Batch Size Optimizer for Embedding Jobs

Find the optimal embedding batch size for throughput and cost

Calculate throughput, total job time and cost efficiency across embedding batch sizes. Enter total documents, your tokens-per-minute rate limit, average tokens per document and latency to find the batch size that finishes fastest without hitting limits. It runs free in your browser on Gera Tools, with nothing uploaded.

Last updated Source: Gera Tools

Why does batch size matter for embeddings?

Embedding APIs let you send many inputs in one request. Larger batches mean fewer HTTP round-trips and less per-request overhead, so a big job finishes much faster — until you hit the tokens-per-minute rate limit, which caps how much you can push per window.

Optimize embedding batch size for speed and cost

Embedding a large corpus is throughput-bound: the token bill is fixed, but how fast the job finishes depends on batch size. Bigger batches cut per-request overhead and finish sooner — until you hit the model’s tokens-per-minute (TPM) rate limit. This tool sweeps batch sizes for your corpus and shows job duration, request count and cost so you can pick the fastest size that stays inside the limit.

How it works

For a corpus of N documents at t tokens each, a batch of b documents needs:

total_requests = ceil(N / b)
tokens_per_request = b × t

Job time is bounded by two things — request latency (total_requests × latency, reducible with parallelism) and the TPM ceiling (total_tokens / TPM minutes, which no batching can beat). The tool reports the larger of the two as the realistic floor, and flags batch sizes whose per-request token count would exceed the TPM window or a typical input cap.

Tips for fast embedding jobs

  • Max out the batch within limits. Most embedding endpoints accept dozens to thousands of inputs per call — use the largest the API allows.
  • Run batches in parallel up to TPM. Once the batch is large, concurrency fills the remaining TPM headroom; beyond that you only earn 429s.
  • Pre-dedupe and chunk well. Embedding identical or near-identical chunks wastes tokens; clean the corpus before the job.
  • Use the batch API for non-urgent jobs. Asynchronous batch endpoints are often cheaper and dodge real-time rate limits entirely.

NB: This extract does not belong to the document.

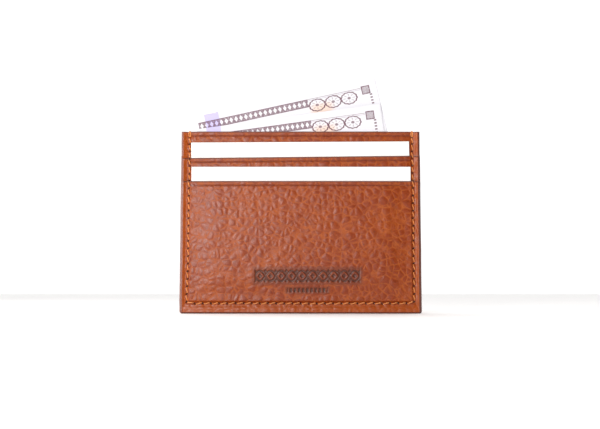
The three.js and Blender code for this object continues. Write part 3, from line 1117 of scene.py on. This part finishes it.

Understanding the two ceilings

When embedding a large corpus you are racing against two independent limits simultaneously, and the slower one sets your floor:

Request-latency ceiling. Each API call takes some fixed time regardless of batch size. If you have 10,000 documents batched at 100 per call, that is 100 calls. At 0.3 seconds per call (single-threaded) that is 30 seconds minimum. Adding concurrency reduces this proportionally until you hit the second ceiling.

TPM ceiling. Every token you send consumes your tokens-per-minute budget. 10,000 documents averaging 500 tokens each is 5,000,000 tokens. At a 1,000,000 TPM limit that is at least 5 minutes of wall-clock time, no matter how many parallel requests you fire. No degree of concurrency or batch size can compress this further.

The tool reports both bounds so you can see which one is binding for your specific numbers. When the TPM ceiling dominates, adding more parallelism only earns 429 errors; when latency dominates, concurrency genuinely helps.

Worked example

Suppose you have 50,000 product descriptions averaging 250 tokens each, with a TPM limit of 500,000 and a per-call latency of 200 ms. Total tokens: 12,500,000 — so the TPM floor alone is 25 minutes. A batch of 100 inputs means 500 calls; at 200 ms each that is 100 seconds single-threaded, but 10 parallel workers shrink this to 10 seconds, well under the 25-minute TPM floor. Increasing the batch to 500 inputs cuts the call count to 100 and barely moves the needle, because the TPM ceiling is already the bottleneck. The tool plots this across batch sizes so you can see the flat region where bigger batches stop helping.